THE RIGHT TO PRIVACY:
I won't endeavor to define privacy here; I think we all have the same general understanding of what privacy is, what it means. But, what is the right to privacy? Most people who read this article probably don't realize that the right to privacy does not appear anywhere in the Constitution, including the Bill of Rights. Nor does the right to privacy appear in the Declaration of Independence. Or at least, these words do not appear in the founding documents. So, where do we get this right to privacy as it is recognized today?
The right to privacy, at least the term, is a creation of U.S. Supreme Court case law. That is to say it was first given legal recognition by the judicial branch through its interpretation of the Constitution and its meaning along with the intent of the founding fathers. Although the specific word "privacy" and the phrase "right to privacy" do not appear in the founding documents, it is argued that the idea is there; the right exists, and it was understood by the framers that the right exists.
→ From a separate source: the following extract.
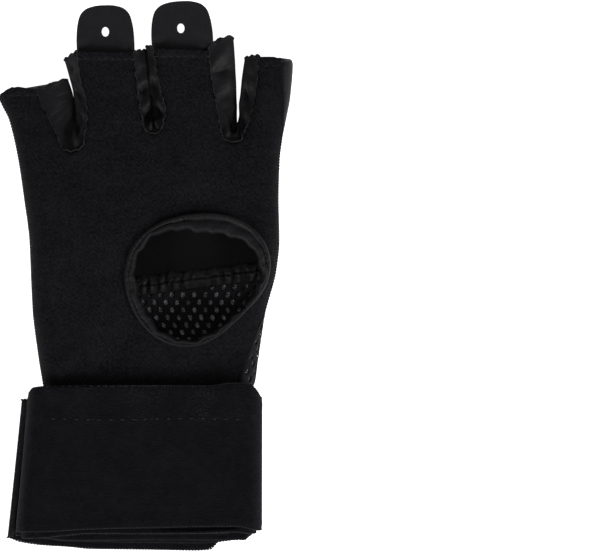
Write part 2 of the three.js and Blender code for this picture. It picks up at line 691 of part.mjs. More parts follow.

"... The foregoing cases suggest that specific guarantees in the Bill of Rights have penumbras, formed by emanations from those guarantees that help give them life and substance … Various guarantees create zones of privacy. The right of association contained in the penumbra of the First Amendment is one, as we have seen. The Third Amendment, in its prohibition against the quartering of soldiers 'in any house' in time of peace without the consent of the owner, is another facet of that privacy. The Fourth Amendment explicitly affirms the 'right of the people to be secure in their persons, houses, papers, and effects, against unreasonable searches and seizures.' The Fifth Amendment, in its Self-Incrimination Clause, enables the citizen to create a zone of privacy which government may not force him to surrender to his detriment. The Ninth Amendment provides: 'The enumeration in the Constitution, of certain rights, shall not be construed to deny or disparage others retained by the people' ...
The present case, then, concerns a relationship lying within the zone of privacy created by several fundamental constitutional guarantees. And it concerns a law which, in forbidding the use of contraceptives, rather than regulating their manufacture or sale, seeks to achieve its goals by means having a maximum destructive impact upon that relationship. ..."
Griswold v. Connecticut, 381 US 479, 484 (1965)
ADVANCES IN TECHNOLOGY:
So, do advances in technology mean the death of privacy? Technology is becoming more and more advanced making it easier for others to invade our private lives without our consent or knowledge. This is true. But this merely means it is becoming easier for people to violate the right to privacy, nothing more. The fact that one person can violate another's right does not eliminate or reduce that right. This is the simple truth that all the would-be philosophers, legal scholars, and prophets don't seem to understand.
A simple analogy will help to make my point. Let's consider the right to life. Over history, it has become easier to kill. If we go back far enough, we'll come to a time when to kill another man, a man would have used his bare hands. Later, man began to use rocks and clubs to kill, then sharpened stones and metal blades. Of course, we know technology continued to advance. Man learned to use projectiles, slinging stones and firing arrows. Then, there were catapults and ballistas. Then, gunpowder came on the scene. With canons, muskets, matchlocks, flintlocks, semi-automatic rifles and handguns, machine guns, tanks, landmines, chemical weapons, biological weapons, nuclear weapons ... it has become easier to kill. Now, using the same reasoning that the "death of privacy" philosophers are using today, we'd have to conclude that the right to life is dead, for the same reasons that the right to privacy is dead. The reasoning is that because it has become so easy to kill me, this has diminished my right to live. Of course, this is complete nonsense. The fact that it is easier to kill somebody has absolutely no effect on that persons right to live. Just as we would reject the conclusion that we all no longer have a right to live, we must also reject the conclusion that we no longer have a right to privacy.
Advances in technology have made it easier to violate the right to life in the same way that advances in technology are making it easier to violate the right to privacy. And just as the right to life endures, so too does the right to privacy. There are laws that impose civil and criminal penalties for violating somebody's right to life, just as there are laws that impose civil and criminal penalties for violating somebody's right to privacy. That fact that somebody can violate a right, does not mean the right ceases to exist. It merely means somebody can violate that right. Therefore, protections are necessary.
There are people, respected for their apparent intelligence and insight, who proclaim the "death of privacy". These people are seen and heard by millions of Americans, and millions of Americans accept this philosophy. And what is this fallacious philosophy? It can be summed up in one sentence.
A right ceases to be a right when it can be easily violated.